I think you’ll never get a blockbuster film to give you hissing brachiosaurs, though. You’ll probably never convince them a T-Rex walks by a potential meal and doesn’t eat it because it’s full. That happens all the time in the Serengeti — lions walk by their prey because they don’t need to eat.
What are some of your favorite dinosaur movies or scenes?
The original Jurassic Park film is hugely important to me. We’re thinking of including some clips from King Kong, both the original and remake, which features Mesozoic animals. As a kid, my parents had a copy of the original, where a pterosaur carries off the heroine, and that was in my mind later when I decided to study them.

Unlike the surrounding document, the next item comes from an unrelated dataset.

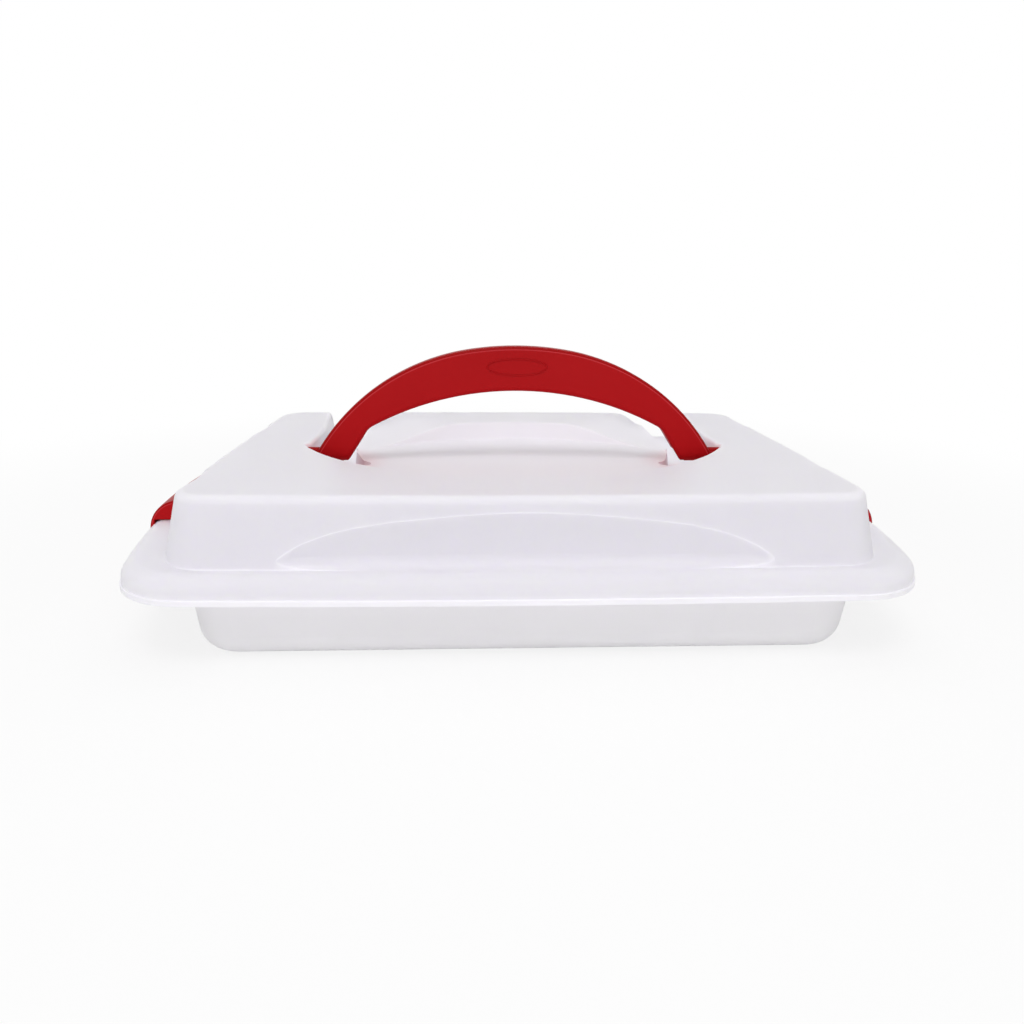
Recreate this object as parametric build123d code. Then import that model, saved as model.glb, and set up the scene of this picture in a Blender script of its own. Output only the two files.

They can’t do that, by the way — their feet weren’t shaped like talons. Most of my dissertation was on debunking the idea that pterosaurs and birds were similar. I had this old-fashioned view of them that I was revising from my youth.
As a kid, a lot of dinosaur books had a bigger impact on me than movies. While films were cool to watch, they weren’t a good guide to what dinosaurs were really like, and I was interested in the science factor.
What would you still like to see?
There’s cool bits of science I’d like to see, some of which I hold out more hope for than others. I do hope to see them more like animals. It would be really cool to see the predators just eating when hungry, but the real threat is herbivores that are temperamental. In Africa, the real dangers aren’t lions, which are predictably dangerous. But hippos are just mean. They’re territorial, they’re unpredictable and more than strong enough to cut you in half.
I think a feathery T-Rex would be great. That would be a lot of fun.
And there are some things that I wanted to see that have come to pass. Some stuff I’ve personally discovered has shown up. I published what was then a novel idea — and is now the status quo — about the take-off mechanics in pterosaurs, and that showed up in TV shows and kids books. There’s a certain amount of personal glee when something you or someone you know has worked on and you see it hit the big screen.